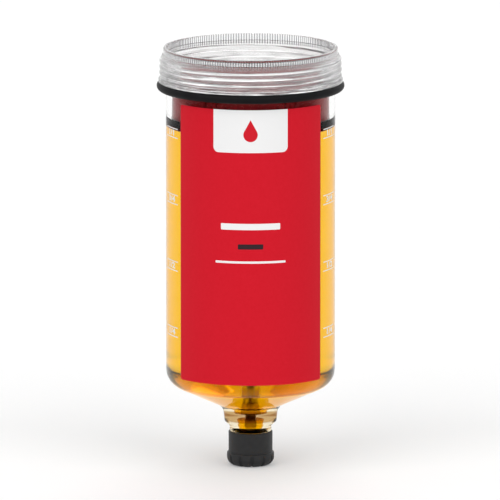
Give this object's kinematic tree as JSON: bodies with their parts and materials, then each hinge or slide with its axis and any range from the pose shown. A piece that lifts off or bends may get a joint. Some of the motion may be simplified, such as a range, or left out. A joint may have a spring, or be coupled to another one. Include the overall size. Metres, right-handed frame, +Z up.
{
  "type": "automatic lubricator cartridge",
  "caption": "Transparent oil cartridge for an automatic lubricator, with piston, spring-loaded outlet valve, threaded mouth and screw cap.",
  "frame": {"origin": "centre of the outlet cap's flat bottom, which is the lowest point of the cartridge", "axes": "+Z up along the cartridge's axis, from the outlet to the open mouth; the label faces -Y, +X is to its right"},
  "size_m": [0.068, 0.068, 0.1537],
  "materials": {
    "clear_plastic": "clear moulded plastic, polished",
    "black_rubber": "smooth moulded rubber",
    "label_film": "printed satin film",
    "red_plastic": "moulded, satin",
    "valve_brass": "turned",
    "spring_steel": "drawn wire",
    "golden_oil": "clear liquid",
    "black_plastic": "moulded, matte"
  },
  "bodies": {
    "cartridge": {"cartridge_shell": "clear_plastic", "collar_o_ring": "black_rubber", "front_label": "label_film", "oil_fill": "golden_oil", "outlet_oil": "golden_oil", "valve_body": "valve_brass"},
    "piston": {"piston_body": "red_plastic", "piston_seal": "black_rubber"},
    "poppet": {"valve_poppet": "valve_brass", "valve_retainer": "valve_brass", "valve_spring": "spring_steel"},
    "cap_seal": {"outlet_cap_seal": "black_rubber"},
    "cap": {"outlet_cap": "black_plastic"}
  },
  "joints": [
    {"name": "piston_travel", "type": "slide", "parent": "cartridge", "child": "piston", "axis": [0, 0, -1], "range_m": [0, 0.081], "deforming": ["oil_fill"]},
    {"name": "poppet_stroke", "type": "slide", "parent": "cartridge", "child": "poppet", "axis": [0, 0, -1], "range_m": [0, 0.001], "stiffness_N_per_m": 350, "springref_m": -0.0015, "deforming": ["valve_spring"]},
    {"name": "cap_lift", "type": "slide", "parent": "cartridge", "child": "cap_seal", "axis": [0, 0, -1], "range_m": [0, 0.00936]},
    {"name": "cap_turn", "type": "hinge", "parent": "cap_seal", "child": "cap", "pos_m": [0, 0, 0.00625], "axis": [0, 0, -1], "range_deg": [0, 2520]}
  ],
  "couplings": [
    {"joint": "cap_turn", "follows": "cap_lift", "rad_per_m": 4699.5}
  ]
}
================
Repeat the whole listing exactly, keeping every line intact.

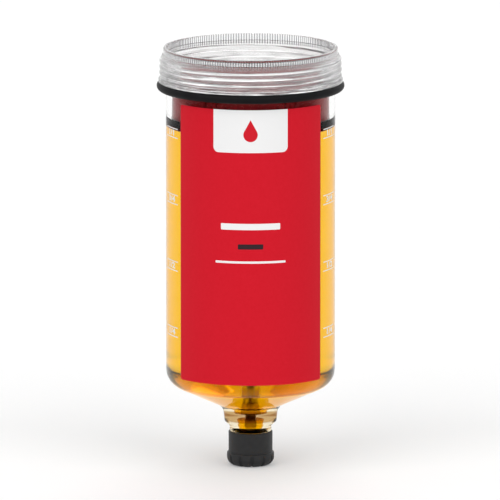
Give this object's kinematic tree as JSON: bodies with their parts and materials, then each hinge or slide with its axis and any range from the pose shown. A piece that lifts off or bends may get a joint. Some of the motion may be simplified, such as a range, or left out. A joint may have a spring, or be coupled to another one. Include the overall size. Metres, right-handed frame, +Z up.
{
  "type": "automatic lubricator cartridge",
  "caption": "Transparent oil cartridge for an automatic lubricator, with piston, spring-loaded outlet valve, threaded mouth and screw cap.",
  "frame": {"origin": "centre of the outlet cap's flat bottom, which is the lowest point of the cartridge", "axes": "+Z up along the cartridge's axis, from the outlet to the open mouth; the label faces -Y, +X is to its right"},
  "size_m": [0.068, 0.068, 0.1537],
  "materials": {
    "clear_plastic": "clear moulded plastic, polished",
    "black_rubber": "smooth moulded rubber",
    "label_film": "printed satin film",
    "red_plastic": "moulded, satin",
    "valve_brass": "turned",
    "spring_steel": "drawn wire",
    "golden_oil": "clear liquid",
    "black_plastic": "moulded, matte"
  },
  "bodies": {
    "cartridge": {"cartridge_shell": "clear_plastic", "collar_o_ring": "black_rubber", "front_label": "label_film", "oil_fill": "golden_oil", "outlet_oil": "golden_oil", "valve_body": "valve_brass"},
    "piston": {"piston_body": "red_plastic", "piston_seal": "black_rubber"},
    "poppet": {"valve_poppet": "valve_brass", "valve_retainer": "valve_brass", "valve_spring": "spring_steel"},
    "cap_seal": {"outlet_cap_seal": "black_rubber"},
    "cap": {"outlet_cap": "black_plastic"}
  },
  "joints": [
    {"name": "piston_travel", "type": "slide", "parent": "cartridge", "child": "piston", "axis": [0, 0, -1], "range_m": [0, 0.081], "deforming": ["oil_fill"]},
    {"name": "poppet_stroke", "type": "slide", "parent": "cartridge", "child": "poppet", "axis": [0, 0, -1], "range_m": [0, 0.001], "stiffness_N_per_m": 350, "springref_m": -0.0015, "deforming": ["valve_spring"]},
    {"name": "cap_lift", "type": "slide", "parent": "cartridge", "child": "cap_seal", "axis": [0, 0, -1], "range_m": [0, 0.00936]},
    {"name": "cap_turn", "type": "hinge", "parent": "cap_seal", "child": "cap", "pos_m": [0, 0, 0.00625], "axis": [0, 0, -1], "range_deg": [0, 2520]}
  ],
  "couplings": [
    {"joint": "cap_turn", "follows": "cap_lift", "rad_per_m": 4699.5}
  ]
}